# Reviewing Microsoft's Automatic Insertion of Telemetry into C++ Binaries



## fernandel (Jul 16, 2016)

It is old but...
https://www.infoq.com/news/2016/06/visual-cpp-telemetry


----------



## Murph (Jul 16, 2016)

The key problem with that is having such a thing enabled by default.  Doing so has great potential to harm security, even if the telemetry does not contain any user data.  Shipping a development environment where it is enabled by default (which I think is what that article is saying) is inexcusable, in my opinion.  Providing remote telemetry as a strictly opt-in development aid, on the other hand, is fine (as long as it is quite obvious when enabled, and the developer is given full disclosure regarding the specifics of the telemetry).  It might actually be quite a useful feature for some legitimate development activities.

If an attacker gains access to the telemetry, they have an advantage.  The suggestion that it can only be usefully interpreted in the presence of symbol information willingly supplied by the developer is quite likely to be false.  Having access to the symbols will make it vastly easier to interpret, but the absence of symbols does not necessarily make it impossible to interpret.  Exposing timing information for cryptography functions compromises the integrity and strength of the crypto.

Now, even if there are additional protections present to mitigate the risks, the risk will never be zero while the telemetry is being emitted.  It adds entirely unnecessary risk, even if the risks are small or minimal and the information is difficult to use.

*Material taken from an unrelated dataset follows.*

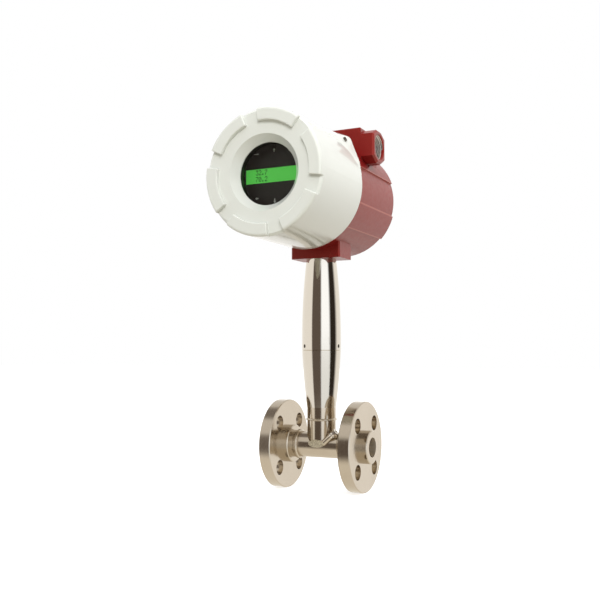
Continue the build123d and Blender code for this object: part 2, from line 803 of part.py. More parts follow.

Finally, the simple fact that MS fairly rapidly chose to remove the functionality in an update release leads me to conclude that they recognised that there were some fundamental and serious issues with having such a feature enabled by default.  Converting it into a safe opt-in feature would not have been difficult for them, complete removal of it is a fairly drastic step.


----------



## drhowarddrfine (Jul 16, 2016)

And people wonder why I am always so suspicious of any Microsoft involvement in anything.


----------



## ronaldlees (Jul 16, 2016)

> ... even if the telemetry does not contain any user data ...



The toe goes into the water before the foot.   That's always the way it's done.  IMO - similar but expanded things like this eventually could be used for reasons of copyright/patent enforcement, or for allowing only certain "certified" versions of things.  In other words - a "lock down" of application development.  Apple already has technology in this realm, although in a significantly different form (I don't think it's telemetry that they use for the lock down, but don't know for sure).  Anyway, they've had their toes in the water for a while, in the pond, in the walled garden ...

There's un-nerving stuff going on.  The entire Tor board was tossed over (all new).  I guess they tossed themselves over.   How often does that happen? One of the lead developers left the country.  And, there's talk going round in upper circles about the programmers who shouldn't do "what they want" anymore. See the article "government regulation will clip coder's wings" on theregister.com to get an idea.  It's easy to draw conclusions about some of these other (related or not?) happenings.


----------